After she had spent three or four years in the house of her brother-in- law in the manner already noticed, Divine Providence permitted that he should open his eyes to her capabilities and his own injustice. By a tardy concession to her merits, he asked her at last, to undertake the management of his affairs, foreseeing that they could not but prosper in her hands. Besides holding the rank of an artillery officer, he was charged with the commissariat of the whole kingdom, and under favour of these two appointments, he embarked in a variety of enterprises which obliged him to maintain a very large establishment; including numerous servants and vehicles. His charitable sister, in undertaking her new duties, still retained the old, from which her heart refused to part, because of their attendant humiliations. She got through all, and satisfied everybody; meantime so perfectly maintaining her union with God, that she seemed like one of those celestial Spirits of whom our Lord declared that "they ever behold the face of the Father in heaven." She tells us that she spent the greater part of the day in a stable which served as a store, and that sometimes she was still on the quay at midnight, sending off, or receiving goods; that her ordinary companions were carters, porters and other workmen; that she had to look after fifty or sixty horses; that during the frequent absences of her brother and sister, she had their personal affairs to attend to in addition to the rest, and still, that as this multiplicity of occupations had been undertaken only from a motive of charity, God permitted that instead of proving an obstacle to the spirit of recollection, it tended on the contrary to nourish and strengthen it. She says that when she found herself so overwhelmed with business as scarcely to know where to begin, she besought our Lord's help, reminding Him that without it, all must remain undone, and the appeal was never made in vain. Looking back in later life to this period, she remarks that the trials and hardships which she had to encounter during her residence with her brother-in-law, were especially arranged by Divine Providence as a most suitable preparation for her future work in Canada.

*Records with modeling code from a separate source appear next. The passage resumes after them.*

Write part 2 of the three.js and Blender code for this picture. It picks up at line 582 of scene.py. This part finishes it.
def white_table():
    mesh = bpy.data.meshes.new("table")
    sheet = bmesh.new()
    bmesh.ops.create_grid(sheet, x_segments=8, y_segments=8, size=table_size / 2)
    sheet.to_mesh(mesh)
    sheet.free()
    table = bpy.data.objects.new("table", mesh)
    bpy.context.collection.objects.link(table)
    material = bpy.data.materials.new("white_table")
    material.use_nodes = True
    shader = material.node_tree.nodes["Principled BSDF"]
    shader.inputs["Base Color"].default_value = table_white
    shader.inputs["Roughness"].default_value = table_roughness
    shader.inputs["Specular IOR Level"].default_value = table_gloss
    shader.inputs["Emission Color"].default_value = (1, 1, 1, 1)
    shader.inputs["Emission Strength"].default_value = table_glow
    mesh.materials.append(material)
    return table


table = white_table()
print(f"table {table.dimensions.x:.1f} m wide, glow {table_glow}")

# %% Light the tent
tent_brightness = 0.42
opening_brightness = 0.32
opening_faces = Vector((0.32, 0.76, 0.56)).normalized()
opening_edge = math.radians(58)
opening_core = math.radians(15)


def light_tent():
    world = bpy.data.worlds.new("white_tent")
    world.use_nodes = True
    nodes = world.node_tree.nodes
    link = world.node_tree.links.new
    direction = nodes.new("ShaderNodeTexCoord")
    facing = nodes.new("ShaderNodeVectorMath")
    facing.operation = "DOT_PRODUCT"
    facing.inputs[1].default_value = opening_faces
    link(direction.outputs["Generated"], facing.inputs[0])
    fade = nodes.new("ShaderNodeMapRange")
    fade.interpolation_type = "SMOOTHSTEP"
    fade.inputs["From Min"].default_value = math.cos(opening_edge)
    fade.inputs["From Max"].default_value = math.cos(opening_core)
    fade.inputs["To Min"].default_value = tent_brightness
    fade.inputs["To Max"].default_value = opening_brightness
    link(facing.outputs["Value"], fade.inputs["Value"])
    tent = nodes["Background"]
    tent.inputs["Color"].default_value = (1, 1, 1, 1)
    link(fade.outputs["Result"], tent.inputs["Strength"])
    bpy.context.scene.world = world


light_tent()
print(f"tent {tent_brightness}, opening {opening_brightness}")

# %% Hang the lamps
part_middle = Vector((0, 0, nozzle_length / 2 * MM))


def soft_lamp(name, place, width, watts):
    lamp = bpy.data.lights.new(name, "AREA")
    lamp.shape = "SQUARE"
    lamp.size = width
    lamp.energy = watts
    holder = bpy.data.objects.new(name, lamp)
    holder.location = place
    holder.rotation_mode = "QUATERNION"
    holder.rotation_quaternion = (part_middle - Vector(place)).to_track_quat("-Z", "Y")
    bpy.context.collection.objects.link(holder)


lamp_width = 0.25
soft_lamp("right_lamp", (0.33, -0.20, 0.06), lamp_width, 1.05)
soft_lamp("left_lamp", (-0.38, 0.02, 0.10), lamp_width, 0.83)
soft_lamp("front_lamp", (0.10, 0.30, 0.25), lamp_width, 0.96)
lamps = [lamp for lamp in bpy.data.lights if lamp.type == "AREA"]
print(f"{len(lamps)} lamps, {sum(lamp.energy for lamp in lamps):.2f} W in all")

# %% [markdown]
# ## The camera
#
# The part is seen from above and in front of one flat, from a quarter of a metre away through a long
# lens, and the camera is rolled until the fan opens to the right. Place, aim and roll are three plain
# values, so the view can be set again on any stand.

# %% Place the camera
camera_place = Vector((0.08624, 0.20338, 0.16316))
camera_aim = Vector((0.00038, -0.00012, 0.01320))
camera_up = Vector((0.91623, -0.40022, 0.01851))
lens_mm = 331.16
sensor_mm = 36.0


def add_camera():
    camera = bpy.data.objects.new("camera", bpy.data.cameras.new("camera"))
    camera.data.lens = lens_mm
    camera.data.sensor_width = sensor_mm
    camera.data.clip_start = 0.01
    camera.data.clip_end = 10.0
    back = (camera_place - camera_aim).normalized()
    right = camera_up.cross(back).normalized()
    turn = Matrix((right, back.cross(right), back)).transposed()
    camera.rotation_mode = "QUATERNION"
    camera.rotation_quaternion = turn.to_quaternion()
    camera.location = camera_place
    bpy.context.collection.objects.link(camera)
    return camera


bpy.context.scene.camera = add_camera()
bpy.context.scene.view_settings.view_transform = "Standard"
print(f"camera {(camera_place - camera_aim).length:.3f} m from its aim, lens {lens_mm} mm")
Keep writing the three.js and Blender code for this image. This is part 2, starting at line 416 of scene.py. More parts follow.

Sighing for the consummation of the divine union promised her, and ever seeking for some new gem with which to adorn her soul, she resolved to bind herself by vow to the evangelical counsels, adopting as an obligation, what had hitherto been only a voluntary practice, and thus in a manner anticipating the time when she should realize the dearest wish of her heart, by consecrating herself to God in religion. Her vow of obedience regarded her director, her sister, and her brother-in-law, and in its connection with the two last, was attended with difficulties known only to God. As to poverty, she possessed nothing but what was given her by her sister, contenting herself with bare necessaries. The interests of her son, she abandoned to divine Providence, aspiring with her whole heart to that perfect poverty of spirit which desires but God, and is content with Him alone. In recompense of this new proof of love, her generous Master granted her the precious gift of His own divine peace, and to enhance the treasure, He brought it to her Himself, as on another memorable occasion, He had brought it to His apostles. It was not that her soul had hitherto been a stranger to God's peace; on the contrary, in writing many years later of the favour now conferred, she says she had not supposed it possible to enjoy here below a more perfect interior peace than she habitually possessed, but that after our Lord had whispered to her heart, "Peace be to this house,"—so profound, so imperturbable, so transcendent a peace was imparted, that she never for a moment lost it, although her multiplied afflictions might well have shaken it, had it not been steadily anchored on loving conformity to the will of Him who had established His empire in her soul.

The gold of her virtue had been well tried in the crucible of tribulation, but as yet, it had not been subjected to the fiery ordeal of temptation; through this, for its more entire refinement it was now to pass. All at once her ordinary enjoyment of her spiritual exercises was succeeded by utter disinclination. The sweetness and patience which had scarcely cost her an effort in her intercourse with her neighbour, gave place to a sensitiveness and irritability which would have caused her many faults if she had not been closely and constantly on her guard. Her childlike submission to her director appear intolerable yoke; her dependence on her sister a positive degradation. The humiliations so freely embraced, and so long and dearly prized, seemed in her altered views, inconsistent with self-respect. The corporal penances hitherto lightened and sweetened by the unction of Divine love, now assumed their worst sharpness, and excited her strongest repugnance. Importunate scruples were added to temptation, and while thus violently assailed on many sides, she seemed not to receive light or comfort from any. Her only support in these terrible interior trials was in the remembrance of God's promise "to be with those who are in tribulation" (Ps. xc. 15), and truly He was with hers in hers, and by His almighty grace brought her so triumphantly through them, that amidst her complicated sufferings, she never failed in her fidelity to her Lord; never omitted the smallest duty or fell into the slightest impatience. He who does not permit His creatures to be tried beyond their strength, granted her relief when she least expected it. In the restored light, she clearly saw that the object of the tempter had been to lure her from the path of perfection to which God had called her, and on which, as we have seen, she had already made gigantic strides; and she discovered with equal distinctness that the ordeal through which she had passed was a necessary preparation for the higher graces to come. By her example on this occasion, as well as by her subsequent instructions, she teaches that however strong may be the pressure of temptation, however impenetrable the darkness of aridity, the afflicted soul should not omit any of her accustomed exercises, whether of obligation or of mere devotion, or lose her trust in that divine grace which never deserts her in her conflicts, but powerfully, though perhaps imperceptibly supports her in every difficulty.